Pandemi Corona dan Illegal Fishing Ancaman Nelayan Kecil di Maluku Utara

Avatar photo
Nelayan Desa Togeme Oba Tengah. (Kieraha.com)

Yusri, nelayan Desa Tadupi, Kecamatan Oba Tengah, Tidore Kepulauan, Maluku Utara, baru saja merapikan isi perahu. Sambil membawa keluar alat pancing dan dua jerigen berukuran lima liter dari perahu ketinting yang terbuat dari fiber. Hari itu, cuaca kurang bersahabat, membuat lelaki berumur 50 tahun ini dan nelayan lainnya pulang lebih awal.

Torang (kami) keluar memancing dari jam 6 pagi (pukul 06.00 WIT) dan pulang menjelang magrib, itupun kalau tra ba omba (tidak berombak). Tapi karena hari ini ba omba akhirnya pulang lebih awal,” tutur Yusri, ketika disambangi kieraha.com, Rabu siang.

BACA JUGA Sejak Pandemi Kasus Illegal Fishing di Maluku Utara Tambah Marak

Berdasarkan data dari Pemerintah Desa Tadupi tahun 2020 menunjukkan, jumlah penduduk desa ini sebanyak 708 jiwa dan 90 persen berprofesi sebagai nelayan.

Biasanya nelayan kecil di desa ini menggunakan alat pancing tradisional, seperti mata kail yang diikat pada tali pancing yang disebut nilon dan jaring.

Jenis ikan yang ditangkap juga beragam. Bahkan, apabila sedang musim, Yusri dan nelayan kecil lainnya bisa menangkap Ikan Cakalang, dengan kisaran 10 sampai 20 kilogram yang kemudian dijual dengan harga Rp 18.000 – 20.000 per kilogram kepada dibo-dibo atau pengumpul serta masyarakat desa untuk konsumsi harian.

Nelayan desa kecil di Tadupi, lanjut Yusri, biasanya melaut di pesisir Pulau Halmahera. Karena letaknya yang berdekatan, maka ada yang sampai ke depan laut Pulau Makean dan Pulau Moti. Namun, apabila cuaca memburuk mereka justru merugi karena bahan bakar minyak atau BBM terbuang percuma.

“Setiap melaut membutuhkan minyak 8 hingga 10 liter. Jadi, kalau cuaca buruk dan pulang tra bawa ikan (tidak mendapatkan hasil tangkapan) maka tidak bisa beli minyak,” jelas Yusri.
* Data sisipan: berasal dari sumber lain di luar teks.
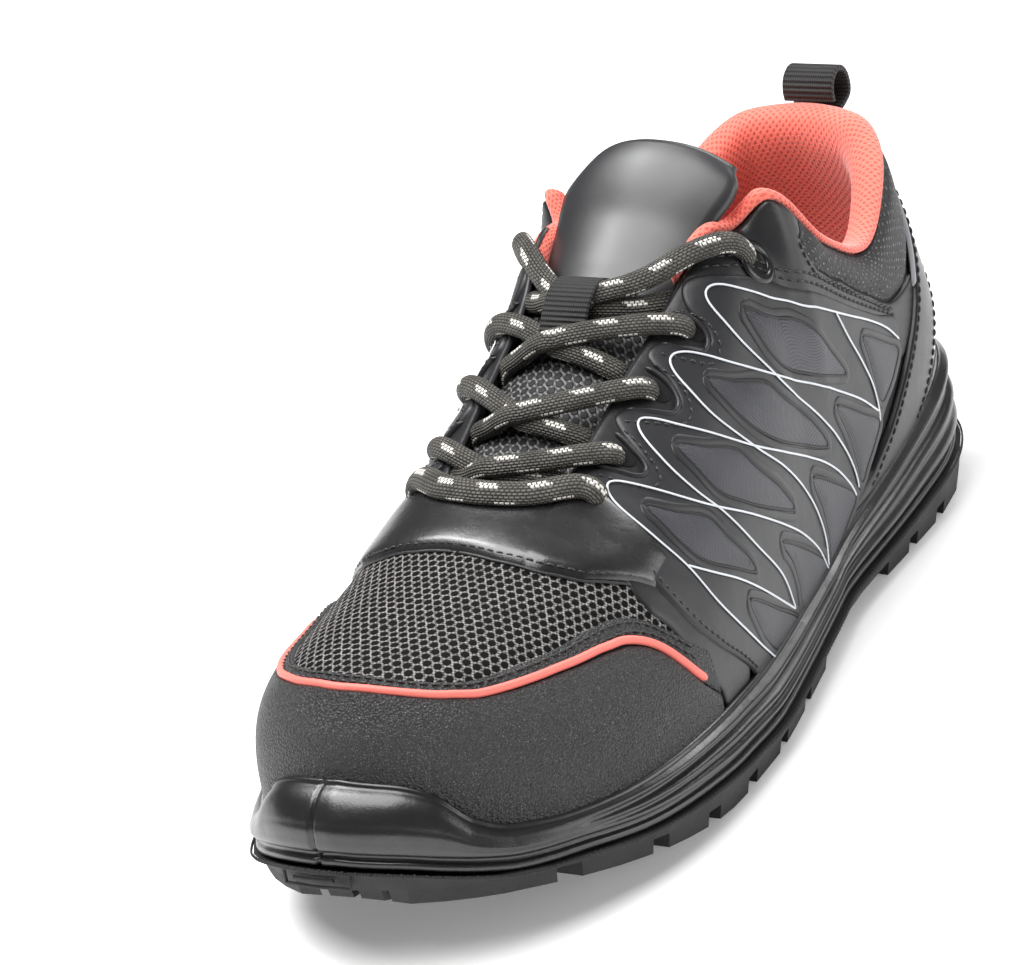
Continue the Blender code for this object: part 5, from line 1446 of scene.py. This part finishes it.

Perahu ketinting dengan panjang sekitar 9 meter dan lebar 1,5 meter menjadi tumpuan hidup Yusri dan keluarganya. Perahu miliknya merupakan bantuan dari Pemerintah Desa Tadupi.

BACA JUGA Yang Harus Dilakukan Agar Terumbu Karang di Maluku Utara Tetap Terjaga

Kepala Desa Tadupi, Iwan Haji Badar menjelaskan, sebanyak 35 unit bantuan perahu ketinting fiber diberikan ke nelayan kecil Desa Tadupi untuk menunjang aktivitas tangkapan ikan. Bantuan ini bersumber dari Dana Desa yang dimulai pada 2015.

“Berdasarkan hasil Musrenbang Desa, kami bersepakat untuk melakukan pengadaan ketinting kepada nelayan yang dianggarkan melalui Dana Desa,” tutur Iwan.

Namun akibat pandemi Covid-19, program desa yang telah dimulai sejak tahun 2015 itu terhenti sampai sekarang. Hal ini disebabkan karena realokasi anggaran penanganan covid.

“Karena pertimbangan (virus corona) itu maka melalui musyawarah desa, disepakati untuk fokus pada penanganan dan pencegahan Covid-19,” jelasnya.

Dihantui Illegal Fishing

Pelabuhan Nelayan Desa Tadupi. (Apriyanto Latukau)

Di tengah ancaman pandemi virus corona, nelayan Desa Tadupi juga kerap dihantui dengan aktivitas pengeboman ikan alias illegal fishing yang terjadi di sekitar pesisir pantai. Akibatnya, membuat nelayan ini sulit untuk mendapatkan hasil tangkapan.

“Di sini dong (mereka) jaga ba bom (sering melakukan pengeboman), jadi tong (kami) kesulitan,” lanjut Yusri.

Yusri menyatakan, para pengebom yang tidak diketahui asalnya ini kerap melakukan aksi mereka dengan menggunakan 3 sampai 4 motor fiber berukuran sedang dan berwarna hitam dilengkapi mesin tempel 40 PK.

Informasi inipun dibenarkan oleh Iwan, dirinya sangat menyayangkan aktivitas yang dilakukan oleh orang-orang yang tidak bertanggung jawab ini karena akan merusak ekosistem laut.

“Oknum yang sering melakukan pengeboman ini bukan warga saya. Sebagai kepala desa, tidak mungkin saya membina warga saya untuk melakukan hal seperti itu,” ucap Iwan.

Iwan berharap, aktivitas perikanan tangkap yang dilakukan secara ilegal ini mendapat pengawasan ketat dari Pemerintah Kota Tidore Kepulauan dan Pemprov Maluku Utara.

“Sehingga aktivitas pengeboman ikan di wilayah ini tidak lagi terjadi,” tambahnya.